## TASK DETAILS
Return the lines from the one that contains "casing(white)" through the one that contains "before = set(bpy.data.objects)", both included, exactly as written and with nothing added.

□ □ □ □ □ □ □

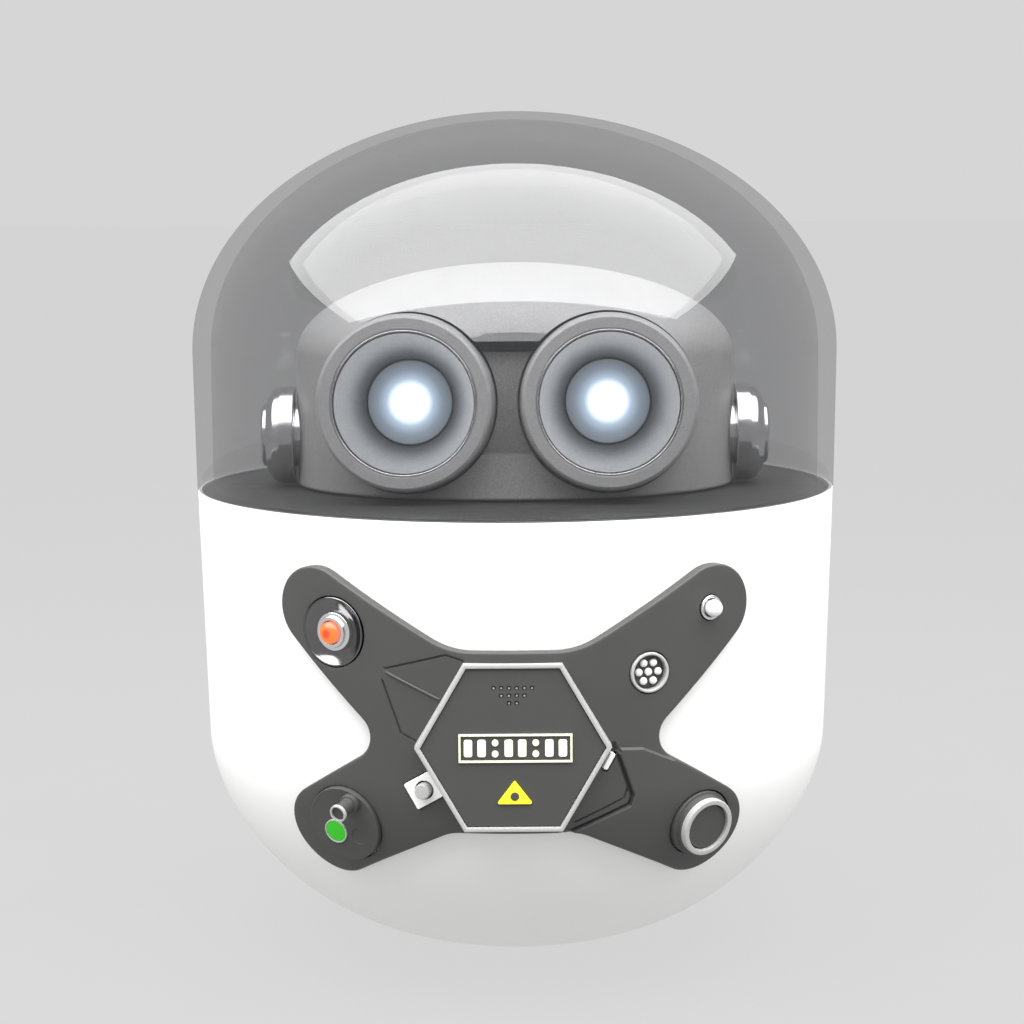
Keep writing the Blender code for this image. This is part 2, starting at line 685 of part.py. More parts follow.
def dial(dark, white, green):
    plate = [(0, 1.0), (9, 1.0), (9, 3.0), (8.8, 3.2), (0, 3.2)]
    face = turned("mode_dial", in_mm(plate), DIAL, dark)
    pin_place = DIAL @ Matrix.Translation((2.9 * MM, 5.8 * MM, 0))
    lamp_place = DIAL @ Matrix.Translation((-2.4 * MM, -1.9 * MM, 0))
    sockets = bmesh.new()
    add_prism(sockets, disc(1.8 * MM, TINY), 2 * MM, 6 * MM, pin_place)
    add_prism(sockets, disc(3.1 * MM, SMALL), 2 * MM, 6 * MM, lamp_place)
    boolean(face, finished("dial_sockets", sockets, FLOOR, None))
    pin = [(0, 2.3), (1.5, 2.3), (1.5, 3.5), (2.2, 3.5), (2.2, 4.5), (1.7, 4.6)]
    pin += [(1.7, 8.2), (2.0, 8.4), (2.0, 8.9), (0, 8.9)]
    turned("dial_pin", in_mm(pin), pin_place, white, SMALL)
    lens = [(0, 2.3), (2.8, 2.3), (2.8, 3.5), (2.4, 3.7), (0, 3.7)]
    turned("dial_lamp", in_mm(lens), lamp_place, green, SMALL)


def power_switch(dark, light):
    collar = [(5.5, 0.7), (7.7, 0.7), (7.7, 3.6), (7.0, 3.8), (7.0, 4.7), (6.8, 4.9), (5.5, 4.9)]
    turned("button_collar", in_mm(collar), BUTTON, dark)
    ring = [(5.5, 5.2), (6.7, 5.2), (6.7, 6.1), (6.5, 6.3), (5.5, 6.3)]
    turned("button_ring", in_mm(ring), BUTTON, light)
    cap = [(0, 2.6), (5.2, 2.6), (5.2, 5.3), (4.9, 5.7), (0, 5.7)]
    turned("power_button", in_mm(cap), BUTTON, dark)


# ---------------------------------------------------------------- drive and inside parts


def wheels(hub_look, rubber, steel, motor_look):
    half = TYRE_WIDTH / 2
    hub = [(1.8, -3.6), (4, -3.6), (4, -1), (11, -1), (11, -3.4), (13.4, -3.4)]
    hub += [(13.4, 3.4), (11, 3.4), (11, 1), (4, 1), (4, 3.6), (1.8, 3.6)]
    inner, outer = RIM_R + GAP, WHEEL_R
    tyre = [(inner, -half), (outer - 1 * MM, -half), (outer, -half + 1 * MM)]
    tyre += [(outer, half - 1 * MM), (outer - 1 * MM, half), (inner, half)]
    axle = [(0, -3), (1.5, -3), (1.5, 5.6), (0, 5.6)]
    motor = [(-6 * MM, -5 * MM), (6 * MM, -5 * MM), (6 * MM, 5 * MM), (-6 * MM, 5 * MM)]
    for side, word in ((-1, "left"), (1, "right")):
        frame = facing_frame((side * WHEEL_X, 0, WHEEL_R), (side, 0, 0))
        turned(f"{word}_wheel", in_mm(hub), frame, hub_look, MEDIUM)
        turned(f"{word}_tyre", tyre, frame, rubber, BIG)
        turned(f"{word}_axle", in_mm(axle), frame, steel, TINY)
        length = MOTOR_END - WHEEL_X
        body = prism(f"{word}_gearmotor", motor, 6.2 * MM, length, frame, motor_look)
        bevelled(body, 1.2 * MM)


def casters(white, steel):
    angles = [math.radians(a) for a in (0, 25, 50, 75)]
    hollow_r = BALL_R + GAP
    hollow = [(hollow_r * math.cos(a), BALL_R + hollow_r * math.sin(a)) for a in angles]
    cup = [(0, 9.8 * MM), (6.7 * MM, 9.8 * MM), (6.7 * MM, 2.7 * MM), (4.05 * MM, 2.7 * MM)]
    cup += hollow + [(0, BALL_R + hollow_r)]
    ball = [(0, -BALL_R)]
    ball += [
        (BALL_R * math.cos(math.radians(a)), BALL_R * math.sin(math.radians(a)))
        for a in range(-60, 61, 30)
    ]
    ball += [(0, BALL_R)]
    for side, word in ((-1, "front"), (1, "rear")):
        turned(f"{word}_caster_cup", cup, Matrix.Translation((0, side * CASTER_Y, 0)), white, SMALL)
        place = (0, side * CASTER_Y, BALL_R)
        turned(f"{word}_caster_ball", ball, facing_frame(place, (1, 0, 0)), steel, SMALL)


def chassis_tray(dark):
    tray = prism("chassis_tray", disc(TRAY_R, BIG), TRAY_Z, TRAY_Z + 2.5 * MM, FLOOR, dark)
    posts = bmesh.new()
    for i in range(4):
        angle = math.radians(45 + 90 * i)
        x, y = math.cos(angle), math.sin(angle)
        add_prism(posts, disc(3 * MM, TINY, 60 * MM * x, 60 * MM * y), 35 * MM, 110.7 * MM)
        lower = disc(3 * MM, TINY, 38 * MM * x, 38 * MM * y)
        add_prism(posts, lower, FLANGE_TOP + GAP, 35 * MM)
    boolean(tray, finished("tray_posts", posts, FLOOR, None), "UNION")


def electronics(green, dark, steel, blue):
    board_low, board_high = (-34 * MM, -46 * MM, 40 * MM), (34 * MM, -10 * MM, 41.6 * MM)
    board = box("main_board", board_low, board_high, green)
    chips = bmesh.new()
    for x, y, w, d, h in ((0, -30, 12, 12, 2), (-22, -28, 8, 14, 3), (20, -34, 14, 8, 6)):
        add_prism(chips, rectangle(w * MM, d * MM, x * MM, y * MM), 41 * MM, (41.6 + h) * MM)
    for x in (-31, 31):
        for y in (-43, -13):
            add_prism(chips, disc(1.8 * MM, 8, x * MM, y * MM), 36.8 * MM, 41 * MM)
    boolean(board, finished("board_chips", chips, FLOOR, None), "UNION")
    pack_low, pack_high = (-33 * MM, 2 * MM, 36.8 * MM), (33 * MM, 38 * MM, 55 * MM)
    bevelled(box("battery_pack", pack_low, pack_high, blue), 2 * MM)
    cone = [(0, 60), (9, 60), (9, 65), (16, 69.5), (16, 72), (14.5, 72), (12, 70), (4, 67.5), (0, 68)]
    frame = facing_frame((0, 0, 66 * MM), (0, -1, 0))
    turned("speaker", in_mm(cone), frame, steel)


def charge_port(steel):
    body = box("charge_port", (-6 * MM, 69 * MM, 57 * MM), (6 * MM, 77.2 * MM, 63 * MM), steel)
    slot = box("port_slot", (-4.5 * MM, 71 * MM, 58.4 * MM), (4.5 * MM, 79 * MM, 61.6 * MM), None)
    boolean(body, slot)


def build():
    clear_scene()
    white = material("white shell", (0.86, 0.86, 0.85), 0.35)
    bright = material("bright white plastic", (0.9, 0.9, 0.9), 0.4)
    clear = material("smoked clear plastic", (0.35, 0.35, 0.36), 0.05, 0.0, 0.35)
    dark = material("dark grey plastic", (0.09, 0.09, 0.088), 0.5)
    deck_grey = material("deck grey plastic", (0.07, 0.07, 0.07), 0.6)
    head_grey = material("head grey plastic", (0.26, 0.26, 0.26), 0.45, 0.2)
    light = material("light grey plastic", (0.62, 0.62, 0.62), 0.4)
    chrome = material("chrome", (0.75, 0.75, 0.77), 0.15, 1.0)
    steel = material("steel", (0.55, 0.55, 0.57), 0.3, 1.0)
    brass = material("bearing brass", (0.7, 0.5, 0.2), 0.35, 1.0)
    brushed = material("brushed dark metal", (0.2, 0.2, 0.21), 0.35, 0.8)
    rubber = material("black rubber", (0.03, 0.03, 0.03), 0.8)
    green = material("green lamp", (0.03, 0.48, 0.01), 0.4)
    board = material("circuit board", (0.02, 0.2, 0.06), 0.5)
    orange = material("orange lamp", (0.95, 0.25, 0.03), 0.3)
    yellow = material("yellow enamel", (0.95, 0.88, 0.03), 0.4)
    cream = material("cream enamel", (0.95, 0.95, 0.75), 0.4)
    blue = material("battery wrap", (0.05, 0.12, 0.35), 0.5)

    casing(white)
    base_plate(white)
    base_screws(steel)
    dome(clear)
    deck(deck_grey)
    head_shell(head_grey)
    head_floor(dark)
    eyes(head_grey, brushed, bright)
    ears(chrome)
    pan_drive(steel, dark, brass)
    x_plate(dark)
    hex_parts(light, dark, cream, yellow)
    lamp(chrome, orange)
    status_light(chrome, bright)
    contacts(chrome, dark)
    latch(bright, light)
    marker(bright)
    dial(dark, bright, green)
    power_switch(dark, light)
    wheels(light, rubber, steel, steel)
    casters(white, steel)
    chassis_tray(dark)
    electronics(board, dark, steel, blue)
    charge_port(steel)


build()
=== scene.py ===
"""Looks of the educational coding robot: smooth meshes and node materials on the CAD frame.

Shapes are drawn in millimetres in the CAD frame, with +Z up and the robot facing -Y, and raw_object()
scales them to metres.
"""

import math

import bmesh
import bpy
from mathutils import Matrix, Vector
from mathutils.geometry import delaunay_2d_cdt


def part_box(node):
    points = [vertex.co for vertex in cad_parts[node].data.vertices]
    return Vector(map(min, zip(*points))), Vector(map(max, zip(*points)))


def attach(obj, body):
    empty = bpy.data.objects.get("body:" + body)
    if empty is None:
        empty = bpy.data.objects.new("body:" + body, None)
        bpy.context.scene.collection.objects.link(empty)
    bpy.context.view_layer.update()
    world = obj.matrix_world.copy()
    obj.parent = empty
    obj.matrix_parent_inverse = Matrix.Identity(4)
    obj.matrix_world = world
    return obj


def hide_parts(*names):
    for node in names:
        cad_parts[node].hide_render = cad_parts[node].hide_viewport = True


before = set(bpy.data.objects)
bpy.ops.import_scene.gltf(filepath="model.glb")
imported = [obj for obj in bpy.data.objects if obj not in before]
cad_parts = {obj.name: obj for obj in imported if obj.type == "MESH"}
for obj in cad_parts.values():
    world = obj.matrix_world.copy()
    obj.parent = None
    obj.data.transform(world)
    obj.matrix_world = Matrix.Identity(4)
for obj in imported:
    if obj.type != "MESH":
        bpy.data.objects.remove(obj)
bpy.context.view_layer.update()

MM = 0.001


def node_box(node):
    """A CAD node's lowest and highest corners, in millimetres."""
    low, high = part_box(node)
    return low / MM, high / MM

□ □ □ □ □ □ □

## TASK RESULT
    casing(white)
    base_plate(white)
    base_screws(steel)
    dome(clear)
    deck(deck_grey)
    head_shell(head_grey)
    head_floor(dark)
    eyes(head_grey, brushed, bright)
    ears(chrome)
    pan_drive(steel, dark, brass)
    x_plate(dark)
    hex_parts(light, dark, cream, yellow)
    lamp(chrome, orange)
    status_light(chrome, bright)
    contacts(chrome, dark)
    latch(bright, light)
    marker(bright)
    dial(dark, bright, green)
    power_switch(dark, light)
    wheels(light, rubber, steel, steel)
    casters(white, steel)
    chassis_tray(dark)
    electronics(board, dark, steel, blue)
    charge_port(steel)


build()
=== scene.py ===
"""Looks of the educational coding robot: smooth meshes and node materials on the CAD frame.

Shapes are drawn in millimetres in the CAD frame, with +Z up and the robot facing -Y, and raw_object()
scales them to metres.
"""

import math

import bmesh
import bpy
from mathutils import Matrix, Vector
from mathutils.geometry import delaunay_2d_cdt


def part_box(node):
    points = [vertex.co for vertex in cad_parts[node].data.vertices]
    return Vector(map(min, zip(*points))), Vector(map(max, zip(*points)))


def attach(obj, body):
    empty = bpy.data.objects.get("body:" + body)
    if empty is None:
        empty = bpy.data.objects.new("body:" + body, None)
        bpy.context.scene.collection.objects.link(empty)
    bpy.context.view_layer.update()
    world = obj.matrix_world.copy()
    obj.parent = empty
    obj.matrix_parent_inverse = Matrix.Identity(4)
    obj.matrix_world = world
    return obj


def hide_parts(*names):
    for node in names:
        cad_parts[node].hide_render = cad_parts[node].hide_viewport = True


before = set(bpy.data.objects)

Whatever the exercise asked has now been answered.